Question

Show that the vectors $2\hat{i}-\hat{j}+\hat{k},\hat{i}-3\hat{j}-5\hat{k}$ and $3\hat{i}-4\hat{j}-4\hat{k}$ form the vertices of a right angled triangle .

Answer 1

Let vectors $2\hat{i}-\hat{j}+\hat{k},\hat{i}-3\hat{j}-5\hat{k}$ and $3\hat{i}-4\hat{j}-4\hat{k}$ be position vectors of points $A,B$ and $C$ respectively.

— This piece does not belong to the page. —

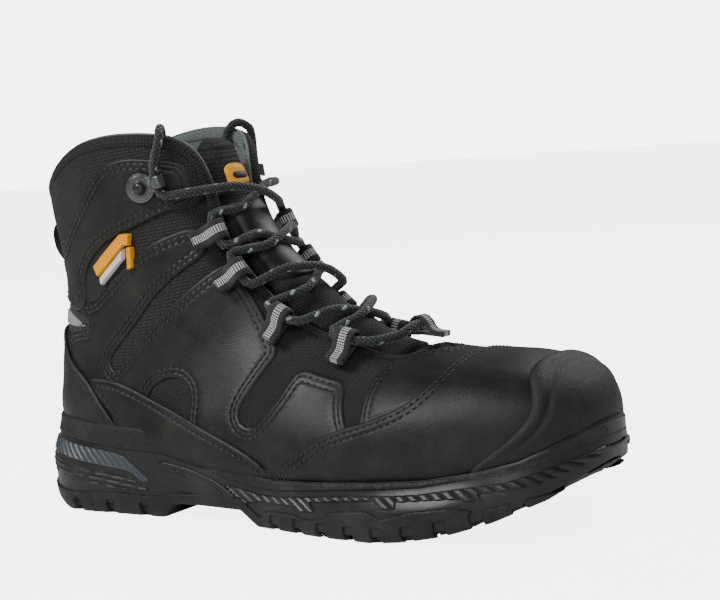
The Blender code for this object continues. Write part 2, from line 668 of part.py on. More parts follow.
def build_tongue(pivot, cloth, leather, rubber, lining_cloth):
    """Padded tongue with wings that tuck under the throat, its leather patch, badge and backing."""

    def sheet(name, start, end, rows, profile, finish):
        points, faces = [], []
        n = len(profile)
        for s in np.linspace(start, end, rows):
            ring = [place(max(s, 0.0), y, top) for y, top, _ in profile]
            ring += [place(max(s, 0.0), y, low) for y, _, low in profile[::-1]]
            points += ring
        for row in range(rows - 1):
            for k in range(2 * n):
                a, b = row * 2 * n + k, row * 2 * n + (k + 1) % (2 * n)
                faces.append([a, b, b + 2 * n, a + 2 * n])
        end_ring = (rows - 1) * 2 * n
        faces += [list(range(2 * n)), list(range(end_ring, end_ring + 2 * n))]
        return new_object(name, mesh_from(name, points, faces), finish, pivot)

    sheet("tongue", TONGUE_START, TONGUE_END, 16, TONGUE_PROFILE, cloth)
    patch = [(y, TONGUE_PROFILE[4][1] + FIT + 1.2 - abs(y) * 0.06, TONGUE_PROFILE[4][1] + FIT - abs(y) * 0.02)
             for y in (-8.5, 0.0, 8.5)]
    sheet("tongue_patch", 2.5, 4.6, 4, patch, leather)
    badge = [(y, top + 0.6, low) for y, top, low in patch]
    sheet("tongue_badge", 0.55, 1.6, 3, badge, rubber)
    backing = [(y, low - 2 * FIT, low - 2 * FIT - 0.9) for y, _, low in TONGUE_PROFILE[1:-1]]
    sheet("tongue_lining", TONGUE_START, 8.6, 12, backing, lining_cloth)


# --- lacing -------------------------------------------------------------------------------------


def loop_ends(station, side):
    """Where the lace enters and leaves a side loop, toe end first."""
    y = side * LACE_LINE
    spacing = np.linalg.norm(place(station + 0.5, y, 0) - place(station - 0.5, y, 0))
    half = LOOP_RUN / spacing
    return place(station + half, y, LACE_HEIGHT), place(station - half, y, LACE_HEIGHT)


def half_route(side):
    """Half of the lace, from the centre loop over the loops and a hook, then down inside the boot."""
    crossing = OVER_HEIGHT if side < 0 else UNDER_HEIGHT
    route = [place(CENTRE_STATION, side * CENTRE_HALF, CENTRE_HEIGHT),
             place(CENTRE_STATION - 0.12, side * 13.5, LACE_HEIGHT)]
    for station in LOOP_STATIONS[::-1]:
        route += loop_ends(station, side)
        above = max(s for s in (HOOK_STATION, *LOOP_STATIONS) if s < station)
        middle = (station + above) / 2
        spread = (station - above) * 0.2
        route += [place(middle + spread, side * 10.5, (crossing + LACE_HEIGHT) / 2 - 0.4)]
        route += [place(middle, 0, crossing)]
        route += [place(middle - spread, -side * 10.5, (crossing + LACE_HEIGHT) / 2 - 0.4)]
        side = -side
    route += [place(HOOK_STATION + 0.42, side * 23.0, HOOK_HEIGHT + SEAT)]
    route += [place(HOOK_STATION + HOOK_HALF, side * (HOOK_Y - 1.0), HOOK_HEIGHT)]
    route += [place(HOOK_STATION - HOOK_HALF, side * (HOOK_Y + 0.3), HOOK_HEIGHT)]
    route += [place(s, side * y, height) for s, y, height in OVER_RIM]
    route += [skin(s, side * around, TUCKED_HEIGHT) for s, around in DOWN_INSIDE]
    route += [np.array([x, side * y, z]) * GRADE for x, y, z in ON_FOOTBED]
    return route


def smooth_route(route, step):
    """Points along a smooth curve through the route, one interval at a time."""
    points = []
    for k in range(len(route) - 1):
        pieces = max(1, int(np.linalg.norm(route[k + 1] - route[k]) / step + 0.4))
        points += [spline(route, k + i / pieces) for i in range(pieces)]
    return points + [route[-1]]


def lace_points():
    """The whole lace and the straight run of each end that its tip holds."""
    medial, lateral = half_route(1), half_route(-1)
    route = medial[::-1] + lateral
    return smooth_route(route, LACE_STEP)


def tube(name, points, diameter, finish):
    """A round cord along points in millimetres."""
    curve = bpy.data.curves.new(name, "CURVE")
    curve.dimensions = "3D"
    curve.bevel_depth = diameter / 2 * MM
    curve.bevel_resolution = 2
    curve.use_fill_caps = True
    run = curve.splines.new("POLY")
    run.points.add(len(points) - 1)
    for point, place_ in zip(run.points, points):
        point.co = (*(Vector(place_) * MM), 1)
    return new_object(name, curve, finish)


def build_lace(cloth, plastic):
    points = lace_points()
    tube("lace", points, LACE_DIAMETER, cloth)
    for name, end, before in (("medial", points[0], points[1]), ("lateral", points[-1], points[-2])):
        direction = Vector(end - before).normalized()
        start = Vector(end) + direction * FIT
        tip = [np.array(start + direction * AGLET_LENGTH * k / 2) for k in range(3)]
        tube(f"lace_tip_{name}", tip, AGLET_DIAMETER, plastic)


def axes_between(first, second, outward, normal):
    """Axes of a fitting on the lace: its middle, out over the leather, along the lace, and up."""
    middle = Vector((first + second) / 2)
    along = Vector(second - first).normalized()
    out = Vector(outward) - middle
    out = (out - along * out.dot(along)).normalized()
    up = along.cross(out).normalized()
    return middle, out, along, up if up.dot(Vector(normal)) > 0 else -up


def fitting(name, outline, hole, width, axes, finish, pivot=None):
    """A strip bent to an outline in (out, up), with a round eye, extruded along the lace."""
    middle, out, along, up = axes
    n, m = len(outline), len(hole)
    points = []
    for depth in (-width / 2, width / 2):
        points += [np.array(middle + out * u + up * v + along * depth) for u, v in [*outline, *hole]]
    bm = bmesh.new()
    verts = [bm.verts.new(Vector(p) * MM) for p in points]
    for first in (0, n + m):
        rim = [bm.edges.new((verts[first + k], verts[first + (k + 1) % n])) for k in range(n)]
        rim += [bm.edges.new((verts[first + n + k], verts[first + n + (k + 1) % m])) for k in range(m)]
        bmesh.ops.triangle_fill(bm, edges=rim, use_beauty=True)
    for first, count in ((0, n), (n, m)):
        for k in range(count):
            a, b = first + k, first + (k + 1) % count
            bm.faces.new((verts[a], verts[b], verts[b + n + m], verts[a + n + m]))
    bmesh.ops.recalc_face_normals(bm, faces=bm.faces)
    mesh = bpy.data.meshes.new(name)
    bm.to_mesh(mesh)
    bm.free()
    return new_object(name, mesh, finish, pivot)


def arc(radius, start, end, steps):
    """Points on a circle round the origin, between two angles in degrees."""
    angles = [math.radians(start + (end - start) * k / steps) for k in range(steps + 1)]
    return [(radius * math.cos(t), radius * math.sin(t)) for t in angles]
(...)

i.e., $\overrightarrow{OA}=2\hat{i}-\hat{j}+\hat{k},\overrightarrow{OB}=\hat{i}-3\hat{j}-5\hat{k}$ and $\overrightarrow{OC}=3\hat{i}-4\hat{j}-4\hat{k}$
Now, vectors $\overrightarrow{AB},\overrightarrow{BC}$, and $\overrightarrow{AC}$ represent the sides of $\Delta ABC$.

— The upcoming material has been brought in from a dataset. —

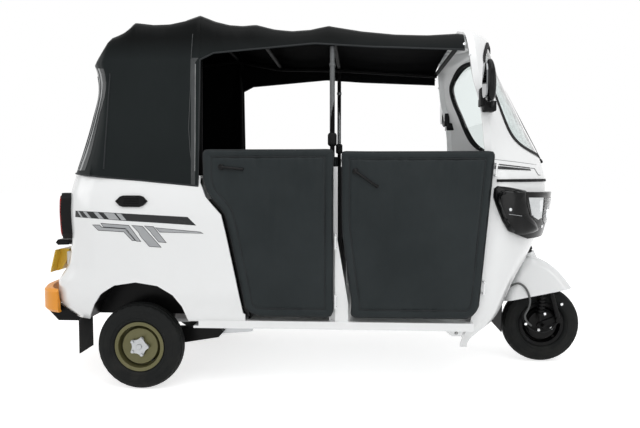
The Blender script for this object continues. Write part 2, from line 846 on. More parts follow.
@dataclass
class Studio:
    """Floor, light and camera."""

    eye: Vector = field(default_factory=lambda: Vector((0.18669, -3.5089, 1.0014)))
    yaw: float = -3.43
    pitch: float = -3.46
    lens: float = 36.12
    sensor: float = 36.0
    view_size: tuple = (640, 428)
    floor_size: float = 60.0
    floor_colour: tuple = (0.86, 0.86, 0.86, 1)
    floor_lift: float = 0.66
    ambient: float = 0.52
    lamps: tuple = (
        ("key_light", (0.6, -2.2, 4.6), (0.1, 0.0, 0.6), 4.5, 116.0),
        ("rear_light", (-4.8, -1.6, 2.6), (0.0, 0.0, 0.7), 2.6, 40.0),
        ("front_light", (4.6, -4.6, 1.5), (0.9, -0.4, 0.7), 2.6, 40.0),
        ("fill_light", (0.3, -4.8, 1.7), (0.4, 0.4, 1.2), 1.6, 12.0),
        ("cabin_light", (0.28, -0.25, 1.46), (0.74, 0.50, 1.32), 0.4, 2.2),
    )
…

$\therefore \overrightarrow{AB}=(1-2)\hat{i}+(-3+1)\hat{j}+(-5-1)\hat{k}=-\hat{i}-2\hat{j}-6\hat{k}$
$\overrightarrow{BC}=(3-1)\hat{i}+(-4+3)\hat{j}+(-4+5)\hat{k}=2\hat{i}-\hat{j}+\hat{k}$
$\overrightarrow{AC}=(2-3)\hat{i}+(-1+4)\hat{j}+(1+4)\hat{k}=-\hat{i}+3\hat{j}+5\hat{k}$
$|\overrightarrow{AB}|=\sqrt{(-1{)}^2+(-2{)}^2+(-6{)}^2}=\sqrt{1+4+36}=\sqrt{41}$
$|\overrightarrow{BC}|=\sqrt{2^2+(-1{)}^2+1^2}=\sqrt{4+1+1}=\sqrt{6}$
$|\overrightarrow{AC}|=\sqrt{(-1{)}^2+3^2+5^2}=\sqrt{1+9+25}=\sqrt{35}$
$\therefore |\overrightarrow{BC}{|}^2+|\overrightarrow{AC}{|}^2=6+35=41=|\overrightarrow{AB}{|}^2$
Hence, $\Delta ABC$ is a right-angled triangle.